#### Source material

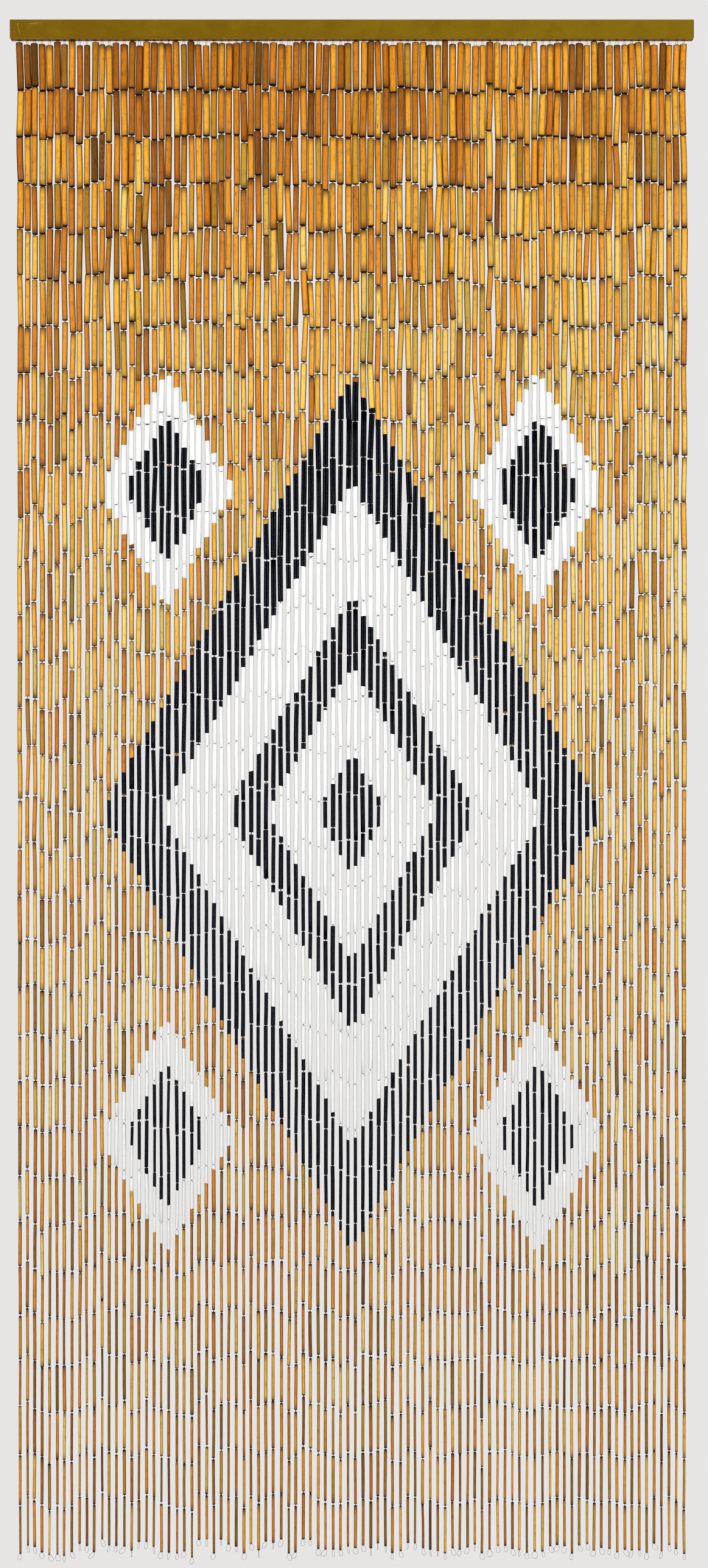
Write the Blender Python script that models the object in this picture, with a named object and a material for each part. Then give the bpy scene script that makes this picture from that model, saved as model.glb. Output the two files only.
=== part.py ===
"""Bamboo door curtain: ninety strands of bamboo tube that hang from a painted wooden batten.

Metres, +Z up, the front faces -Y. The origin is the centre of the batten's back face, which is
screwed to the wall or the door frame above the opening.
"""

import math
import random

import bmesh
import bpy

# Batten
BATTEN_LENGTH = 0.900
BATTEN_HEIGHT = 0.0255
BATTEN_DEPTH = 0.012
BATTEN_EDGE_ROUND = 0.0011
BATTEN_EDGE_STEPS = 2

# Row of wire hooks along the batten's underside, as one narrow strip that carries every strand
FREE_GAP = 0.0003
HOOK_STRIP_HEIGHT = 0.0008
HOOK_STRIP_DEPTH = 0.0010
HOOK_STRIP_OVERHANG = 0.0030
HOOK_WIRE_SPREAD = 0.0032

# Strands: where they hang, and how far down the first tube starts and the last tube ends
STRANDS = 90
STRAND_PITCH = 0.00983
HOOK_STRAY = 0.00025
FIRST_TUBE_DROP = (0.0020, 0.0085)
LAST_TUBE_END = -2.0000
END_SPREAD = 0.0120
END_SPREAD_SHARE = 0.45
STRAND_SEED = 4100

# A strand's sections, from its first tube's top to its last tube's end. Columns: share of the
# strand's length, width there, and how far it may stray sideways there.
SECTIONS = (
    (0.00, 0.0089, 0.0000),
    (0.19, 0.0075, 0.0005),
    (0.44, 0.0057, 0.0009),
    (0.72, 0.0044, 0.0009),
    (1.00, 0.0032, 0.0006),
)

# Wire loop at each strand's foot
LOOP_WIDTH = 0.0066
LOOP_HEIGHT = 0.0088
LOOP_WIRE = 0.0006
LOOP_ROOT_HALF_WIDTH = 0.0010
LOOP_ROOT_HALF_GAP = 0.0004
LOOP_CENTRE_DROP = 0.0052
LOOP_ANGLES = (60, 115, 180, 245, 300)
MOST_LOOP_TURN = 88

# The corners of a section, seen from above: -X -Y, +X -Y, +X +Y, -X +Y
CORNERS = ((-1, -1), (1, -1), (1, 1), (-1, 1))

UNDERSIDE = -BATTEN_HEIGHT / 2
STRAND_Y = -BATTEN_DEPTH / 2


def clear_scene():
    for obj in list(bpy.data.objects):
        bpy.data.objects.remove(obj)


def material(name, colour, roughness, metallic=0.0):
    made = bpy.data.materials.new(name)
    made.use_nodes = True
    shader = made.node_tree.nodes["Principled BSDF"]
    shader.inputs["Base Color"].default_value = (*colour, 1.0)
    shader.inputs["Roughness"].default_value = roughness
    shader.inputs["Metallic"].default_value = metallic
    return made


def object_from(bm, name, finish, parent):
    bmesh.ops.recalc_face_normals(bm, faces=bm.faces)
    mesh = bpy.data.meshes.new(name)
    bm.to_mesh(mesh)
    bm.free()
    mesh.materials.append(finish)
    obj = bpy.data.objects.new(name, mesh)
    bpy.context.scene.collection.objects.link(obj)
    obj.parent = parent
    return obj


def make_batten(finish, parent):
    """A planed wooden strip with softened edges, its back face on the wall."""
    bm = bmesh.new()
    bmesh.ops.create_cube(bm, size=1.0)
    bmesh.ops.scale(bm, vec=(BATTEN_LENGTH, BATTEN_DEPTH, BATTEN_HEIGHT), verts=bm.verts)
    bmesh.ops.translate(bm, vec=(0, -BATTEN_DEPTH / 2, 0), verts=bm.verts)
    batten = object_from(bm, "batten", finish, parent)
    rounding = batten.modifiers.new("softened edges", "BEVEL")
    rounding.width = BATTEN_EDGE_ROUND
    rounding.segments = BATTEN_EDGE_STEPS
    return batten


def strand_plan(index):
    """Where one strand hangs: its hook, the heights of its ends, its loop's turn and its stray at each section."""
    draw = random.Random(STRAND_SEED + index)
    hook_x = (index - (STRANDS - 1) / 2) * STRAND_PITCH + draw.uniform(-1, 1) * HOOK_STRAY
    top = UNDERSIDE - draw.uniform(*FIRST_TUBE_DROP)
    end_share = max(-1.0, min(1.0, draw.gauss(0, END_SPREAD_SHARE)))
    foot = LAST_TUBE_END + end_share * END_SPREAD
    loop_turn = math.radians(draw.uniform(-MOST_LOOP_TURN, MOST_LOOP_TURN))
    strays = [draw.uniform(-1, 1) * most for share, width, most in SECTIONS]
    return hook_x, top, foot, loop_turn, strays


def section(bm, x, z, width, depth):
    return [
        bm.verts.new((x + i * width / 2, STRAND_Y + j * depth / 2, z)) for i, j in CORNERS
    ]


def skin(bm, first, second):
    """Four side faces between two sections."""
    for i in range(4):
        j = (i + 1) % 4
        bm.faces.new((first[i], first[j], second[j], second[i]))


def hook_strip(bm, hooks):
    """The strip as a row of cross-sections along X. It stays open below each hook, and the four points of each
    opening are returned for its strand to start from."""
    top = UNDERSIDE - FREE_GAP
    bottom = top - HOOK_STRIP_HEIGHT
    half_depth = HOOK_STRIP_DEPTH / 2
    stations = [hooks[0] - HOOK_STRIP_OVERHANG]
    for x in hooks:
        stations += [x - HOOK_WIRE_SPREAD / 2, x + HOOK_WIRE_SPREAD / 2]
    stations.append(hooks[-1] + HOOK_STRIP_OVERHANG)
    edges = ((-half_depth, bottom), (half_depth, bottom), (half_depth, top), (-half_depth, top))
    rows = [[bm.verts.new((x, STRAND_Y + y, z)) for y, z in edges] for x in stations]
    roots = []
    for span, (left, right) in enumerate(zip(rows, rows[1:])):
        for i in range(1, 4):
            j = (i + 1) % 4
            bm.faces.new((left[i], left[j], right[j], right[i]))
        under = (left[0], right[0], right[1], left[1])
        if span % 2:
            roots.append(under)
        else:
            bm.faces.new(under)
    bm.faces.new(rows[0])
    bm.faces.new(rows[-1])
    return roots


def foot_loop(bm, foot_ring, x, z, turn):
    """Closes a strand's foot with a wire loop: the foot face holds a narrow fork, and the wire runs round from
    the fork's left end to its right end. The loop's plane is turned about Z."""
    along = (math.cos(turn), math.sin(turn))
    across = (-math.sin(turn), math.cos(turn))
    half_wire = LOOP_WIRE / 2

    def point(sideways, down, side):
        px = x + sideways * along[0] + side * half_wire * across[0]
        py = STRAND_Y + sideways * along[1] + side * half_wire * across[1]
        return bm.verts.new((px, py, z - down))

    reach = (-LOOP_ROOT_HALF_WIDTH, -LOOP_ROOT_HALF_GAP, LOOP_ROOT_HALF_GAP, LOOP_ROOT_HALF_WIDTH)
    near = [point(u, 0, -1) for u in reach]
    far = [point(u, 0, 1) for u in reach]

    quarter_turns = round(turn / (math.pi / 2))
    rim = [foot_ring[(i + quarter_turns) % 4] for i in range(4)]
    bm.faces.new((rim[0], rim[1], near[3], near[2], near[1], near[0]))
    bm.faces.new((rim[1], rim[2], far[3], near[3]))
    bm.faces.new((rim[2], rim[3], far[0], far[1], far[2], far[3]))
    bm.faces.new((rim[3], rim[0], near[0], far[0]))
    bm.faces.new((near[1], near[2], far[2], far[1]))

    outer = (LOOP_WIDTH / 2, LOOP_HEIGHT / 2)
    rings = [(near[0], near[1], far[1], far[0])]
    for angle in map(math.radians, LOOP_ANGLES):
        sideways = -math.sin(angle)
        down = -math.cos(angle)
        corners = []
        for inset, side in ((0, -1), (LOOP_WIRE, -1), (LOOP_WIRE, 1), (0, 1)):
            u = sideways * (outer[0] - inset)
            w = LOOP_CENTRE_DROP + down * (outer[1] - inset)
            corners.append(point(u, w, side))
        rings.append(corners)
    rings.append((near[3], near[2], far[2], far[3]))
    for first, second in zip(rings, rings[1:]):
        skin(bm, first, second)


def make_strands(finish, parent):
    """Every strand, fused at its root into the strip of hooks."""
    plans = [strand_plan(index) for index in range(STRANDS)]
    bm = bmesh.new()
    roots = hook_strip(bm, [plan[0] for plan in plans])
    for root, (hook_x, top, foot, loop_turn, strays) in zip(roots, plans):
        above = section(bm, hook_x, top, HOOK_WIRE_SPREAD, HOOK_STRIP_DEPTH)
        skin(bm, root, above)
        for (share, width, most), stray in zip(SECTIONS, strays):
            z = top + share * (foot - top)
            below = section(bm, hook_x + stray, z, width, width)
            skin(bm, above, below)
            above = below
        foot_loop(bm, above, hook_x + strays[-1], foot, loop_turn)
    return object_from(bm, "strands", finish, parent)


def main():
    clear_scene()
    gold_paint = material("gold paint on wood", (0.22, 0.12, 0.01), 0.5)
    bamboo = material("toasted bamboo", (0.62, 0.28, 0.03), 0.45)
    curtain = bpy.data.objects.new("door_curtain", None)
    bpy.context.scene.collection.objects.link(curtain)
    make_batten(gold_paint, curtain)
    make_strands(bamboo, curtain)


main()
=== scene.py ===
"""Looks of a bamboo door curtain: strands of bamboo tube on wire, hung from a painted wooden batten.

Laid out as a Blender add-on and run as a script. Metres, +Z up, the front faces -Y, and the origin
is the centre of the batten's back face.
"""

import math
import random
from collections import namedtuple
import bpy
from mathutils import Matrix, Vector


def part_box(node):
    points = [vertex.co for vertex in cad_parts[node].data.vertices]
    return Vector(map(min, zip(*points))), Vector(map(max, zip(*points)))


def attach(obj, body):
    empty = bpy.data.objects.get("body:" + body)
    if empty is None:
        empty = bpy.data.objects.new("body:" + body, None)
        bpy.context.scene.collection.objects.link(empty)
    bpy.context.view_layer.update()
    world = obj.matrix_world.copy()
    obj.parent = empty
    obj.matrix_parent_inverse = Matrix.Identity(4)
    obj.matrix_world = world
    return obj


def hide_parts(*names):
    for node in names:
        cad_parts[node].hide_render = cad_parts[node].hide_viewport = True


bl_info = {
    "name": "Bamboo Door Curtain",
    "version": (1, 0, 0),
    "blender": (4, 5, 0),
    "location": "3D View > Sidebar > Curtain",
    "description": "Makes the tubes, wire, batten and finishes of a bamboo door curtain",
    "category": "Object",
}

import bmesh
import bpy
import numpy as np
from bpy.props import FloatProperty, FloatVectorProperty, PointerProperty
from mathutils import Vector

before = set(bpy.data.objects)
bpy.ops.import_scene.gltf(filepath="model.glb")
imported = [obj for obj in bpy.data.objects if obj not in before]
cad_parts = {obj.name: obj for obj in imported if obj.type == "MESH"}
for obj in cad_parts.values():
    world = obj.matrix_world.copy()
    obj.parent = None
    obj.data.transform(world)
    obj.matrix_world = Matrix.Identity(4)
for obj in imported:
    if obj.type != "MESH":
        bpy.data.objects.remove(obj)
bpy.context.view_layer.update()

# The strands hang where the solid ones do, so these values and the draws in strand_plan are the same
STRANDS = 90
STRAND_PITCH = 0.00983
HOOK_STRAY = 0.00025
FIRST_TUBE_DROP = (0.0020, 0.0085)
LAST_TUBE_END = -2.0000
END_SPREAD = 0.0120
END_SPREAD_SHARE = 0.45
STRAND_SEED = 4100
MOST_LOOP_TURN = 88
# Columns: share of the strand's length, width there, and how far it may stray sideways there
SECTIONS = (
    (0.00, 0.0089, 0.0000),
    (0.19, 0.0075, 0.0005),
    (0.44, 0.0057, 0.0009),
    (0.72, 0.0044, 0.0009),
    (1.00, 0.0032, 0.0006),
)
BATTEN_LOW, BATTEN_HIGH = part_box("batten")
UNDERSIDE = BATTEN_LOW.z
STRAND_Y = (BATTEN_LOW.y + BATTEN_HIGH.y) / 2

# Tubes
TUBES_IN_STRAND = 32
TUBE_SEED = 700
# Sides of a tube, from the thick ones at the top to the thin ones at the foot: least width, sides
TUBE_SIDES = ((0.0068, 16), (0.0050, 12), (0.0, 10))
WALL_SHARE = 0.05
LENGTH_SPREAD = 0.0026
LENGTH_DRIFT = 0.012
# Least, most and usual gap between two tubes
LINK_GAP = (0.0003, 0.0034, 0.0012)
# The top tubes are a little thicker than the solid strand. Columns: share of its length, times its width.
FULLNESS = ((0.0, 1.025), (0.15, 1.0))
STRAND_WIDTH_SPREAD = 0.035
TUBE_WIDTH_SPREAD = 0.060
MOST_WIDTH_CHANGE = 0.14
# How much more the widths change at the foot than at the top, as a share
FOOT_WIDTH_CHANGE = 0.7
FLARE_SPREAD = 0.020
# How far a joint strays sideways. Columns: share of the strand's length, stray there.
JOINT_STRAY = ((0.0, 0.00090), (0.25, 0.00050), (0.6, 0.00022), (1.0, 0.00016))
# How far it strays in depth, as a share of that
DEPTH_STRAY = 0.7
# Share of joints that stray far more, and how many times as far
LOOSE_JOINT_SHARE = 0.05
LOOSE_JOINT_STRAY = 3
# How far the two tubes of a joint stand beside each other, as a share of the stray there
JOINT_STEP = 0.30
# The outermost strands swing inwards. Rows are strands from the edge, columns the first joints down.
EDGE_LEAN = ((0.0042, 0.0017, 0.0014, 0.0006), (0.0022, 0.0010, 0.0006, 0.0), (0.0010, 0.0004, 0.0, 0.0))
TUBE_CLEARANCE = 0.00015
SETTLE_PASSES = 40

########

> **Directive**
Retype the portion of the data above that starts on the line with "foot_loop(bm, above, hook_x" and finishes on the line with "obj.parent = empty", including both of those lines.

> **Answer to the task**
        foot_loop(bm, above, hook_x + strays[-1], foot, loop_turn)
    return object_from(bm, "strands", finish, parent)


def main():
    clear_scene()
    gold_paint = material("gold paint on wood", (0.22, 0.12, 0.01), 0.5)
    bamboo = material("toasted bamboo", (0.62, 0.28, 0.03), 0.45)
    curtain = bpy.data.objects.new("door_curtain", None)
    bpy.context.scene.collection.objects.link(curtain)
    make_batten(gold_paint, curtain)
    make_strands(bamboo, curtain)


main()
=== scene.py ===
"""Looks of a bamboo door curtain: strands of bamboo tube on wire, hung from a painted wooden batten.

Laid out as a Blender add-on and run as a script. Metres, +Z up, the front faces -Y, and the origin
is the centre of the batten's back face.
"""

import math
import random
from collections import namedtuple
import bpy
from mathutils import Matrix, Vector


def part_box(node):
    points = [vertex.co for vertex in cad_parts[node].data.vertices]
    return Vector(map(min, zip(*points))), Vector(map(max, zip(*points)))


def attach(obj, body):
    empty = bpy.data.objects.get("body:" + body)
    if empty is None:
        empty = bpy.data.objects.new("body:" + body, None)
        bpy.context.scene.collection.objects.link(empty)
    bpy.context.view_layer.update()
    world = obj.matrix_world.copy()
    obj.parent = empty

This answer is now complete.